The composed dish is then layered into a pan and baked until the top layer is browned. Moussaka is usually served warm, not piping hot; if cut hot out of the oven, moussaka squares tend to slide apart and consequently the dish needs some resting time to firm up before serving. Reheating, however, does not present the same problem.
The moussaka I enjoyed in San Francisco was not layered, as the Greek version is. Here, ground beef (not lamb) is mixed with tomato sauce and spices plus thinly-sliced eggplant. In this particular version, it did use a bechamel topping that had a cheesy goodness (Turkish moussaka does not normally use bechamel, but Greek always does) plus it uniquely used red peppers and most importantly mint in the meat filling. It also mixed zucchini with the eggplant, a touch I especially liked.
I of course immediately sought to replicate this – since it combines both Greek and Turkish elements I call my version “Cypriot” after the island of Cyprus where both nationalities reside. Also, I am specifying Cypriot Halloumi cheese and there is also a moussaka served on the island as well.
The English name for moussaka comes from modern Greek mousakás (μουσακάς), which derived from the Turkish musakka, which itself came from Arabic musaqqa‘ah (مسقعة), meaning “chilled”.
Citizens, (immodestly) I find my recipe to be totally delicious and I hope you will try this magnificent fusion of two mighty cuisines for yourself! A factoid for you as well – Cyprus has a special place in the heart of any secular Israeli, as they must be married outside of Israel for the marriage to be considered legal if htey aren’t orthodox Jews. Cyprus is the closest friendly country to Israel and thus most Israelis get married there!
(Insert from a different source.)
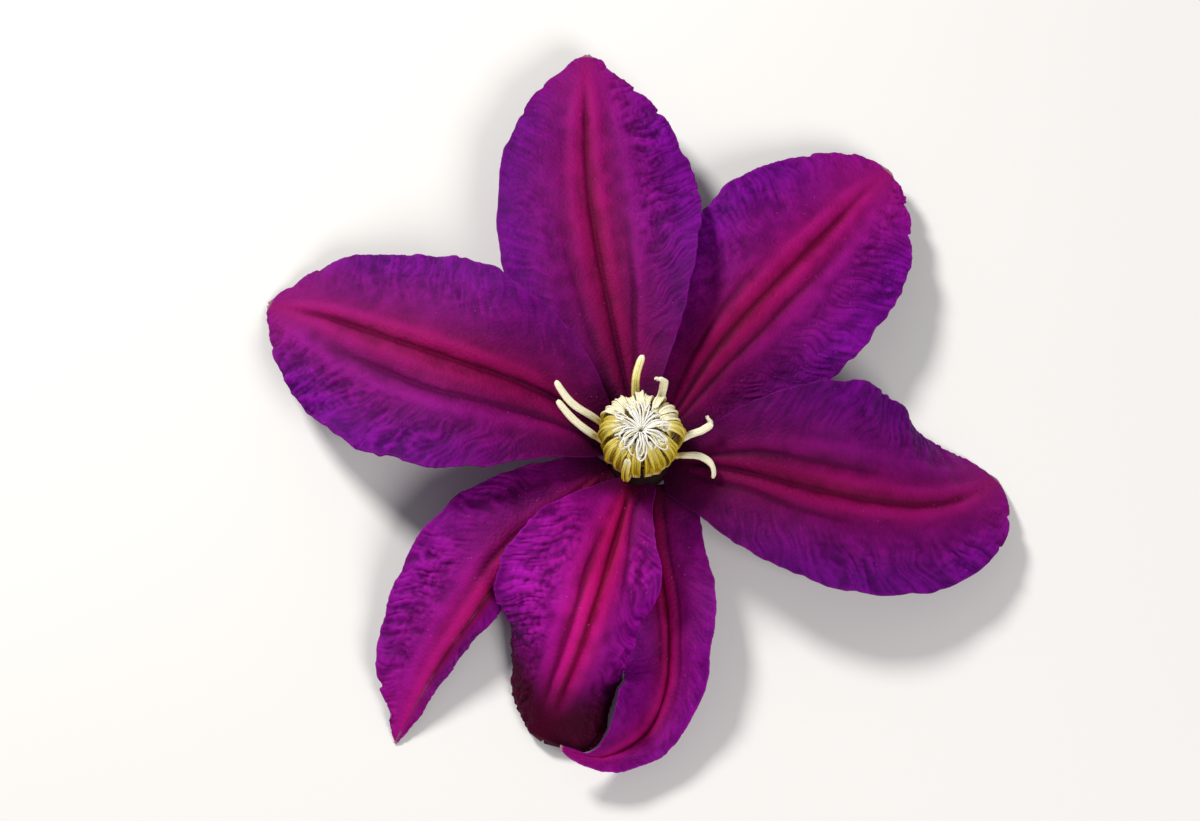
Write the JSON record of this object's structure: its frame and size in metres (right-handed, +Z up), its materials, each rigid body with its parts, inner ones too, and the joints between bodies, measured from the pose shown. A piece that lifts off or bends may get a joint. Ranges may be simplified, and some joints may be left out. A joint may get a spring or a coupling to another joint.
{
  "type": "clematis flower",
  "caption": "Large open clematis flower lying face up: broad pointed tepals with a red central bar round a tight boss of cream stamens and curling styles, on a short bent stalk.",
  "frame": {"origin": "centre of the bounding box's bottom, on the surface the flower lies on", "axes": "+Z up, the way the flower faces; +Y towards the tip of the long top tepal, under which the stalk runs; +X to the right-hand tepal"},
  "size_m": [0.1394, 0.1434, 0.027],
  "materials": {
    "tepals": "satin",
    "stamens": "satin",
    "styles": "satin",
    "carpels": "matte",
    "receptacle": "matte",
    "stalk": "matte"
  },
  "bodies": {
    "root": {"carpels": "carpels", "free_stamen_back": "stamens", "free_stamen_back_hooked": "stamens", "free_stamen_front": "stamens", "free_stamen_left_lower": "stamens", "free_stamen_left_upper": "stamens", "free_stamen_right_lower": "stamens", "free_stamen_right_upper": "stamens", "inner_stamen_01": "stamens", "inner_stamen_02": "stamens", "inner_stamen_03": "stamens", "inner_stamen_04": "stamens", "inner_stamen_05": "stamens", "inner_stamen_06": "stamens", "inner_stamen_07": "stamens", "inner_stamen_08": "stamens", "inner_stamen_09": "stamens", "inner_stamen_10": "stamens", "outer_stamen_01": "stamens", "outer_stamen_02": "stamens", "outer_stamen_03": "stamens", "outer_stamen_04": "stamens", "outer_stamen_05": "stamens", "outer_stamen_06": "stamens", "outer_stamen_07": "stamens", "outer_stamen_08": "stamens", "outer_stamen_09": "stamens", "outer_stamen_10": "stamens", "outer_stamen_11": "stamens", "outer_stamen_12": "stamens", "outer_stamen_13": "stamens", "outer_stamen_14": "stamens", "outer_stamen_15": "stamens", "outer_stamen_16": "stamens", "receptacle": "receptacle", "stalk": "stalk", "style_01": "styles", "style_02": "styles", "style_03": "styles", "style_04": "styles", "style_05": "styles", "style_06": "styles", "style_07": "styles", "style_08": "styles", "style_09": "styles", "style_10": "styles", "style_11": "styles", "style_12": "styles", "style_13": "styles", "style_14": "styles", "style_15": "styles", "style_16": "styles", "tepal_left": "tepals", "tepal_lower": "tepals", "tepal_lower_left": "tepals", "tepal_lower_right": "tepals", "tepal_right": "tepals", "tepal_top": "tepals", "tepal_upper_right": "tepals"}
  },
  "joints": []
}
Battle on – The GeneralissimoPrint
- For the Béchamel Sauce:
- 4 ¼ cups milk, boiling
- ½ cup butter
- 6 tbsp plain flour
- 2 eggs
- A heaping ¾ cup of grated Halloumi cheese
- pinch of salt
- For the Moussaka:
- 3 Japanese eggplants
- 2 Zucchini
- Vegetable oil for frying
- 1 onion
- 1 large clove garlic, minced
- 1 tbsp. olive oil
- 1 red roasted bell pepper (skin removed) or red Hungarian pepper
- 1 pound lean ground beef
- 1 large tomato
- 1 tbsp. tomato paste
- 1 tsp. salt
- ½ tsp. black pepper
- ½ tsp. allspice
- 3 large tomatoes
- 1 tbsp. tomato paste
- ½ tsp. salt
- ¼ tsp. black pepper
- ½ tsp. sugar
- ½ tsp. Greek oregano
- ½ cup tiny whole fresh mint leaves or chopped
- Additional grated Halloumi for sprinkling
- Begin by peeling your eggplants and zucchini. Using a vegetable peeler, begin at one end and remove a strip of peel from end to end. Leave a strip of peel about the same width, then peel another strip from end to end. Repeat this until your eggplant and zucchini are peeled in a striped pattern. Peel all the eggplants and zucchini this way.
- Slice the eggplants about ¼ inch thick. Put all the eggplant slices in a large bowl of salty water and let them soak for about 30 minutes. This removes the bitterness.
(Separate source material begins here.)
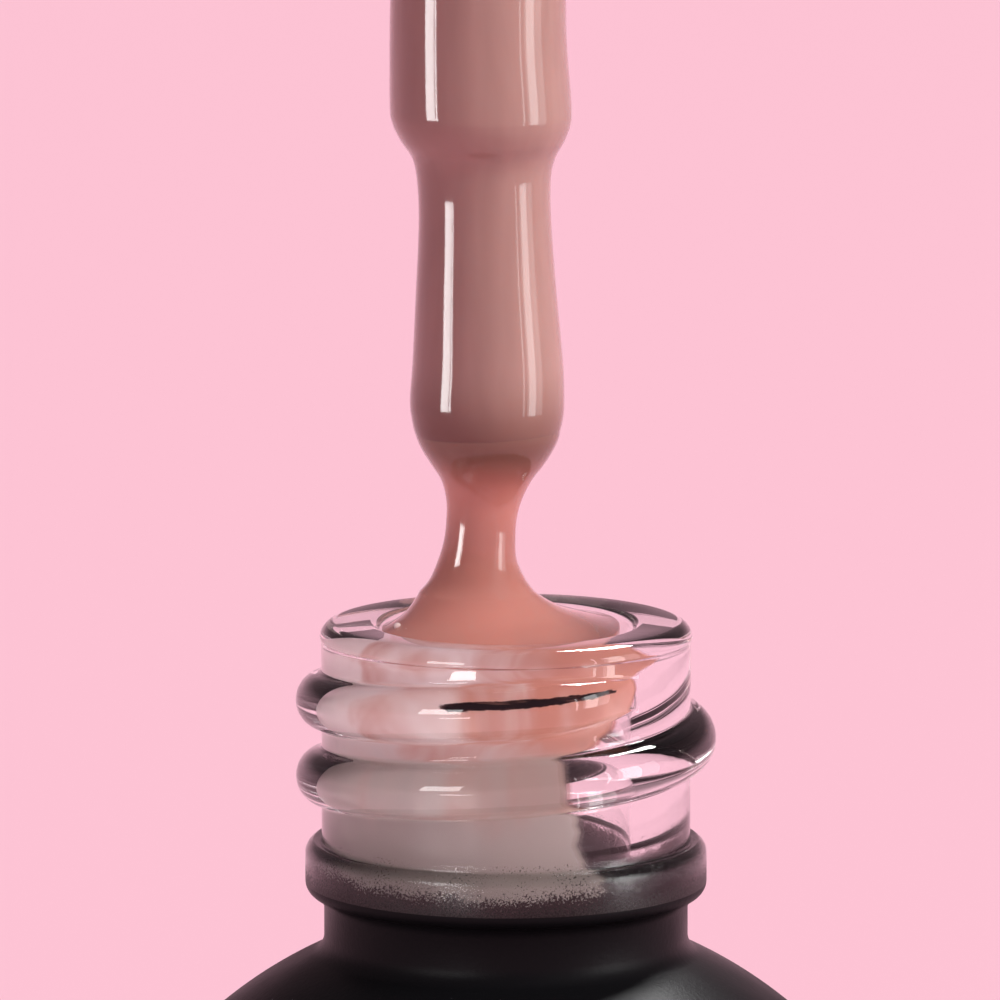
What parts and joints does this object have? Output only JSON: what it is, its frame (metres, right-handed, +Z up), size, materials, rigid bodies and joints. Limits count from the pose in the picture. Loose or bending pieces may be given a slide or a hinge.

- Slice the zucchini also about ¼ inch thick.
- Now move on to the Béchamel sauce. Bring the milk to a boil then take off the heat and set aside. Melt the butter in a pan, scatter over the flour and stir to form a smooth roux. Gradually whisk in the boiling milk until smooth and completely incorporated. Heat until thickened (you want the consistency of pudding) then take off the heat and set aside for 2 minutes to cool.
- Beat the eggs in a bowl. When the sauce has cooled, add two ladlefuls into the eggs then whisk the egg mixture back into the sauce. Add the grated Halloumi cheese and stir to combine – keep warm on a low heat until ready to use.
- Dice the pepper and grate the tomato. Peel and chop the onion finely and fry it in 1 tablespoon of olive oil until tender. Add the pepper slices and garlic, continue frying until soft. Add the ground beef and fry until browned. Add the grated tomato, tomato paste and spices. Cover the pan and let the meat simmer for about 10 minutes. Remove from the heat.
- Grate the other three tomatoes and put them in a small saucepan. Add the tomato paste, salt, pepper, oregano and sugar and let the sauce simmer for about 10 minutes. Remove from the heat.
- Remove the eggplant slices from the water and blot them dry with paper towels. Fry them on both sides in vegetable oil until tender and golden brown on both sides. Drain them well on paper towels. Repeat with the zucchini.
- Combine the tomato sauce, eggplant, zucchini and meat and place in a shallow casserole as a mixture. Add the mint leaves, stir well.
- Pour the hot bechamel sauce over the meat layer, covering it completely (you may have more than you need). Sprinkle the extra grated cheese evenly over the top of the casserole.
- Bake the casserole in a 360° F/180° C oven until the top turns golden brown.
- Remove the casserole from the oven and let it rest for at least 10 minutes before cutting it into squares and serving with Turkish-style rice pilaf.